La clave, quizás, está en generar propuestas que emocionen y conecten más allá del gadget. Arte que use el metaverso no por moda, sino porque aporta algo que otras plataformas no pueden ofrecer.
Del “viewer” al “player”: nuevas fórmulas de participación
El metaverso no es televisión, no es cine, no es galería. Tiene su propio lenguaje, uno que mezcla arte, tecnología y experiencia de usuario. Y quizás su mayor revolución sea esta: colocar al espectador en el centro, ya no como mero observador, sino como parte activa de la obra.

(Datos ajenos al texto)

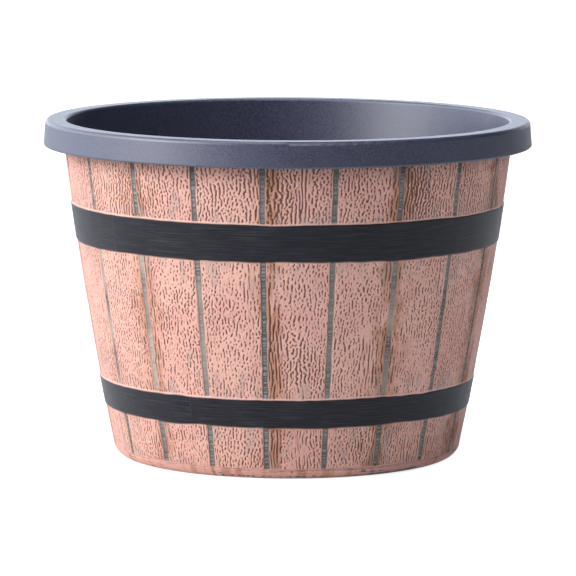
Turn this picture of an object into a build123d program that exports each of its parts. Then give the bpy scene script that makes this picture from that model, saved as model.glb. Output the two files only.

Un ejemplo llamativo reciente es la exposición “Ocean of Sound”, donde los visitantes podían activar capas de audio al caminar por distintas zonas de un entorno marino digital. Cada visita era única, cada recorrido una composición nueva. No se trataba de contemplar, sino de componer con los pies.
Este cambio de paradigma abre nuevas preguntas para los creadores: ¿cómo contar una historia si no sabemos quién la recorrerá ni en qué orden? ¿Puede el arte sobrevivir a la lógica del videojuego? ¿Debemos repensar las categorías tradicionales de autoría y propiedad?
Y ahora, ¿qué?
El arte digital en el metaverso no es una promesa lejana: es presente en construcción. Desde artistas individuales que experimentan con galerías personales en VR hasta instituciones como el MoMA explorando formatos híbridos, estamos ante un terreno fértil y aún poco delimitado.
Lo que está claro es que el éxito no vendrá solo por la novedad tecnológica. El metaverso será una plataforma significativa para el arte si consigue emocionar, comunicar y provocar pensamiento. Lo mismo que cualquier buena obra, sea en mármol, óleo o píxeles luminosos.
Y es que, al final, el soporte cambia, pero la búsqueda sigue siendo la misma: contar historias, abrir miradas, incomodar certezas. Aunque ahora, esas historias puedan desarrollarse mientras levitamos sobre paisajes imposibles diseñados por un algoritmo en colaboración con un artista en Bogotá y un espectador en Helsinki.
El arte ha encontrado su nuevo lienzo. Y no tiene marco.